The CS2 marketplace comparison tool lets you see how prices compare across platforms for specific skins, track trends at the marketplace level, and identify which platforms are consistently cheaper or more expensive for particular item categories. You can filter by skin type, wear, and price range to surface the comparisons most relevant to your trading focus.

What makes this especially useful is the combination of current prices with historical market data. You're not just seeing where prices are right now - you're seeing where they've been, which platforms are trending up or down, and whether the gap you're looking at is a reliable recurring pattern or a temporary blip. That context transforms raw CS2 skin market data into actionable intelligence.

For anyone serious about exploiting CS2 skin price differences, having a single platform that aggregates the most important market signals is a significant advantage over traders still relying on manual comparison. CS2 skin prices differ between marketplaces because of structural factors that aren't going away. Different fee models, isolated liquidity pools, buyer profiles specific to each platform, and uneven information flow will keep creating gaps for as long as the market runs across multiple independent platforms. Traders who monitor these gaps with the right tools are the ones who consistently buy lower and sell higher, not because they got lucky, but because they're working from better data.

FAQ

Why can the same CS2 skin have different prices at the same time?

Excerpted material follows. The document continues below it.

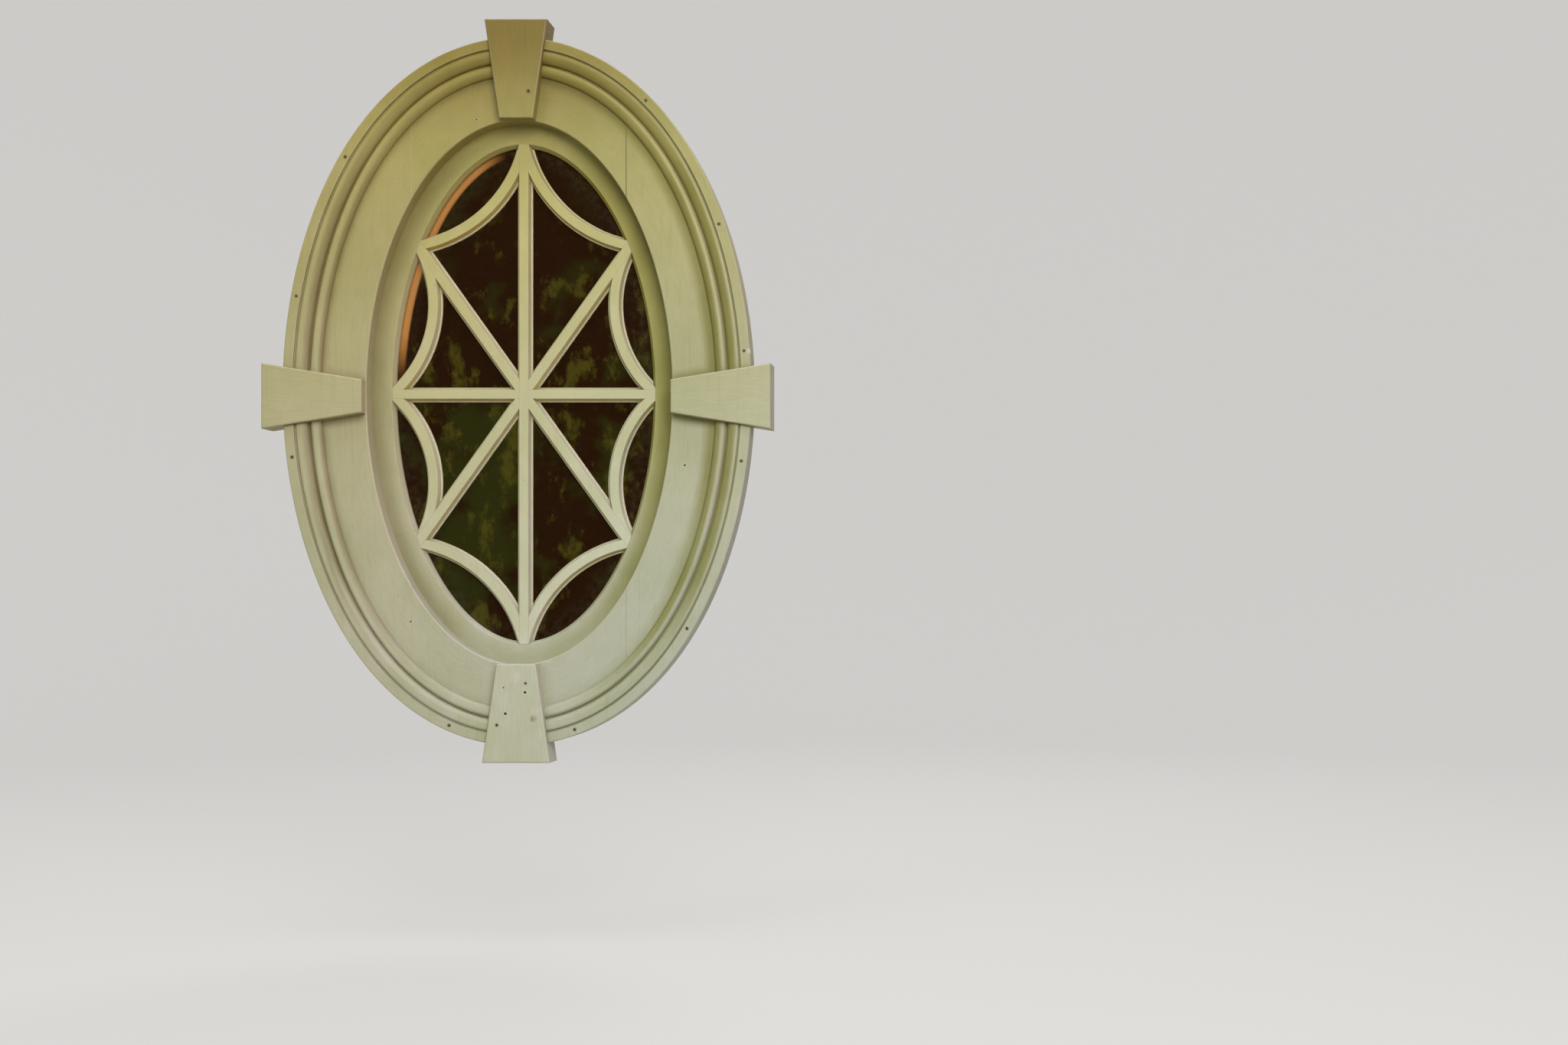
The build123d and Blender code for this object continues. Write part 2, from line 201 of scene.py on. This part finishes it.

Because each marketplace has its own fee model, liquidity pool, and user base. Prices are discovered locally on each platform, not on one global exchange.

Are fee differences enough to explain most price gaps?

Fees explain a large baseline part of many gaps, but they are not the whole story. Temporary demand surges, platform friction, and delayed price discovery also create tradable differences.

When are price gaps usually the largest?

Gaps are often largest around high-attention events such as major updates, case launches, or tournament spikes. In those windows, some platforms reprice much faster than others.